Out of the main widgets on the GA4 home page, you’ll be able to see the hint that tracking is user-first. Even the Acquisition reports prioritize users at the top. The tables look familiar, but it's noticeable that Bounce Rate is missing even though it was a key metric for session analysis.
Campaign Behavior & Analysis
The automatic session_start
event name is the new main measurement for sessions. In Google Analytics 4, the sessions should be expected to be fewer than Universal Analytics data. This is because sessions do not break in situations where they used to, like when the traffic source or campaign information changes, or when midnight comes around and the user is still on the site. This of course has implications for analysis.
A situation that can occur is the following:
Someone remembers a jacket that they saw in an email promotion and clicks to your website. After browsing, they are closer to making a decision but want to check their email for any other interests or promotions first. One of the emails shows another jacket they like, so they click on the link and continue through to buy both. Those are two different emails, so two differently tagged campaign links.

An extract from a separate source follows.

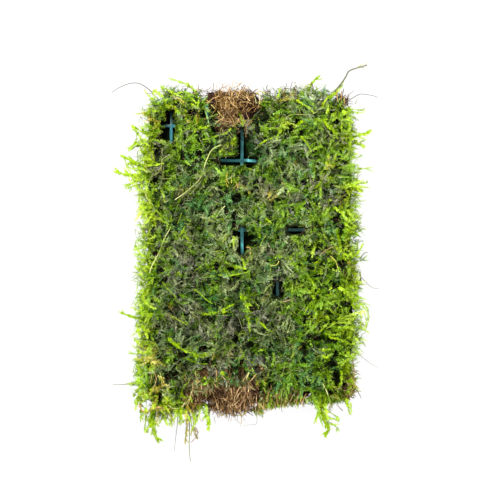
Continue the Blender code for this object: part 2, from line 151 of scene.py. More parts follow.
# Patches of the cushion's top where a kind grows more: centre x, y, reach in x and y, and weight
KIND_PATCHES = {
    LIME: [
        (-34, 60, 8, 5, 1.0), (-38, -56, 8, 9, 1.0), (30, -27, 12, 12, 0.7), (26, 50, 12, 7, 0.35),
        (33, 15, 7, 22, 0.5), (38, 55, 4, 4, 1.4), (42, 24, 4, 5, 0.9), (-9, 46, 7, 4, 0.5), (-22, -42, 9, 4, 0.4),
        (14, -26, 7, 3, 0.4), (-32, 16, 4, 12, 0.25), (-24, 48, 8, 5, 0.4), (35, -52, 5, 8, 0.7),
        (-29, -62, 13, 5, 1.2), (-32, 34, 5, 7, 0.5), (34, -8, 6, 12, 0.5), (24, -56, 8, 4, 0.5),
        (-36, 48, 7, 9, 0.6), (41, -48, 4, 8, 1.0),
    ],
    GREEN: [
        (34, -28, 13, 26, 0.9), (32, 44, 14, 9, 0.6), (-26, 46, 10, 12, 0.7), (18, -50, 12, 7, 0.7),
        (16, 22, 9, 8, 0.6), (-8, 30, 8, 6, 0.5), (16, -12, 8, 8, 0.5), (-32, 12, 6, 12, 0.35),
        (-22.4, 52.8, 3, 2.5, 1.2), (-27, 37, 5, 5, 0.9), (8, 51, 9, 4, 0.5), (-10, -8, 8, 8, 0.4),
        (32, 8, 8, 14, 0.5),
    ],
    OLIVE: [
        (-24, -4, 15, 11, 1.0), (-26, -33, 16, 8, 0.9), (-12, 14, 14, 12, 0.7), (8, -8, 8, 9, 1.0),
        (2, -36, 8, 7, 0.7), (-20, 44, 9, 5, 0.6), (16, 60, 13, 5, 0.6), (14, 41, 7, 5, 0.9), (26, 58, 8, 5, 0.6),
        (-28, -50, 6, 6, 0.8), (12, 22, 13, 10, 0.7), (-10, -48, 14, 5, 0.8), (16, -42, 6, 5, 0.5),
    ],
    TEAL: [
        (-3, 37, 9, 7, 1.0), (22, -46, 9, 7, 0.9), (-20, 22, 8, 7, 0.8), (-1, 4, 8, 8, 0.7), (4, -34, 7, 5, 0.6),
        (18, 6, 7, 6, 0.5), (-14, -18, 9, 7, 0.5), (24, 35, 5, 5, 0.4), (26, -48, 4, 5, 1.5),
    ],
    OCHRE: [
        (-36, 56, 8, 8, 0.8), (-38, -50, 6, 10, 0.8), (40, -54, 6, 6, 0.9), (14, -60, 16, 3, 0.9),
        (-10, 54, 12, 3, 0.5), (14, 61, 12, 4, 0.7), (-30, -59, 10, 4, 0.5), (14, 40, 8, 6, 0.25),
        (-44, 2, 4, 4, 0.4),
    ],
    DUSK: [
        (10, -10, 6, 9, 1.0), (-12, -46, 16, 5, 0.9), (-4, 52, 6, 5, 0.7), (2, -42, 6, 4, 0.7), (-30, -4, 5, 4, 0.7),
        (30, 0, 5, 8, 0.4), (2, -27, 8, 6, 0.9), (-36, 38, 3, 6, 0.7), (-22, 36, 4, 4, 0.5), (24, -40, 4, 2, 0.8),
        (-25, -28, 8, 8, 0.9), (20, 20, 5, 4, 0.5), (-25, -8, 6, 8, 0.7), (-8, -30, 7, 5, 0.7), (-26, 18, 6, 6, 0.3),
        (2, 38, 6, 8, 0.5), (-31, 4, 8, 8, 0.5), (0, 30, 6, 7, 0.5), (29, 28, 6, 9, 0.5), (-25, 45.5, 4, 4, 1.0),
        (-28, 54, 3, 3, 0.8),
    ],
}
# Where the growth is darker and lighter, and where old brown stems stand free of the green
DARK_PATCHES = [
    (-34, 50, 4, 8, 1.0), (-3, 42, 5, 7, 1.0), (28, -36, 6, 3, 0.9), (35, -49, 3, 6, 0.9), (-1, 4, 4, 5, 0.7),
    (11, -15, 3, 5, 0.8), (6, 54, 4, 3, 1.0), (-21, 36, 3, 4, 0.6), (-37, 28, 2, 3, 0.7), (-13, 49, 4, 2, 0.4),
    (-26, 20, 9, 9, 0.45), (-24, -18, 7, 14, 0.4), (-1, -25, 8, 9, 0.55), (-16, -34, 9, 5, 0.35), (6, -52, 8, 4, 0.4),
    (-31, 19, 5, 5, 0.4), (-24, 11, 5, 4, 0.3), (-24, -37, 5, 4, 0.3), (-12, -47, 13, 6, 0.4), (-24, -58, 9, 6, 0.4),
    (-24, -61, 4, 3, 0.8), (27, -23, 7, 5, 0.6), (1, -5, 7, 3, 0.25), (-6, -17, 6, 8, 0.35), (9, -38, 6, 4, 0.3),
]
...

In Universal Analytics, this would be two separate sessions, even though the customer hadn't left the site. When the traffic information changed, the user had essentially entered the front door twice, so the first session breaks.
In Google Analytics 4, it would still just be one session and both traffic sources would be in the same session. To clarify, when referring to sessions here for GA4, I'm referring to the parameters ga_session_id
and ga_session_number
, which are parameters that are sent with every event.
For more information on attribution and campaign information, see this FAQ post from Sean Power.
Note: Using UTM tagging for links on your site is still not best practice. Even though the concept of a session doesn’t break, your conversion would still go to whatever the most recent traffic source/UTM was on an event. Google Analytics events should always be used instead.
Scope Regarding Custom Dimensions
If you choose to make a custom dimension session-scoped in Universal Analytics, it will apply to every pageview and event even if it’s just sent with one of those hits within the session. This is not true for Google Analytics 4 currently. The solution is to send the parameter that you would like to behave as a session-level dimension on every event—not just the session_start
event. Implementing a unique session ID (in addition to Google’s default) also gives the opportunity to analyze visits that included a parameter value at some point in the visit.
Bounce Rate
In Universal Analytics, a bounced session refers to a visit with only one pageview (if no interaction events are fired as well).
In GA4 properties, the closest equivalent is looking at session_starts
compared to engaged_sessions
. The new engaged_session
event happens when a user is on the site for more than 1 pageview or 10 seconds have passed. This is a great replacement for bounce rate because it seemed a little unfair that if a user stays on a page reading or watching a video without event tracking, they’re going to count as a bounce no matter how much time they spent consuming content.
It’s especially good news for blogs, informational websites, and publishers, where the user may have had a positive experience searching for what they needed, clicking on a link to the site, finding and reading the information, and leaving (hopefully with the site becoming top-of-mind in the future). As an alternative to the default engagement time length measurement, it can be adjusted in Data Stream > More Tagging settings for up to 60 seconds.
Session Timeout
By default in Universal Analytics, there’s a session timeout that also breaks and ends a session if the user is inactive for over 30 minutes. If that time has passed, a separate session would start once the user began triggering pageviews and events again. There's no default timer, so duration is based on comparing timestamps of pageviews and/or custom events that you may have implemented on your site.
In Google Analytics 4, default session timeout is also 30 minutes. Beyond that default, session timeout can be adjusted to up to 7 hours and 55 minutes. However, the definition of "timeout" is slightly different. There's a new default user_engagement
event that acts as a timer by sending events to GA4 periodically. However, if the site or app isn't in the foreground, those events do not fire. If no timing events or others are sent after 30 minutes, the session has expired. With this new default behavior, the concept of timeout is more accurate.
Summary of Session Analysis Comparison
Universal Analytics | Google Analytics 4 |
---|---|
Change in traffic source or campaign breaks sessions. | Changes in traffic source (i.e., a user clicks a link in an email and in the same session clicks an organic link to the site) do not break the session for the same user. |
Sessions metric count. | session_start event count. |
Inflated count of sessions. | Closer to a more accurate count of site visits. |
Bounce Rate key metric. | Engaged Session key event. |
Number of Sessions per User includes bounces. | Engaged Sessions per user does not include quick bounces that are less than 10 seconds. |
Sessions that extend between days at midnight break and start a new session the next day. | Sessions can extend across days and still be considered the same session. |
Custom dimensions can be session-scoped (like "logged-in"). | Custom parameters will not be automatically applied to other hits beyond the user's session_start event. |
Real-Time traffic data will change once it is processed. This is because of the default campaign timeout setting. | Real-Time traffic data will not change once it is in the standard reports. |
Default 30 minute session timeout. | Same behavior of the default 30-minute timeout. |
More Flexibility and Better Behavior Analysis
With everything considered, the new way of session measurements lends more flexibility and better behavior analyses with the new timing hits and additional events. Even though the concept of session-based dimensions and session-based conversions is a shift that will take getting used to, it can be more useful in many contexts and it's optimized for the new data model.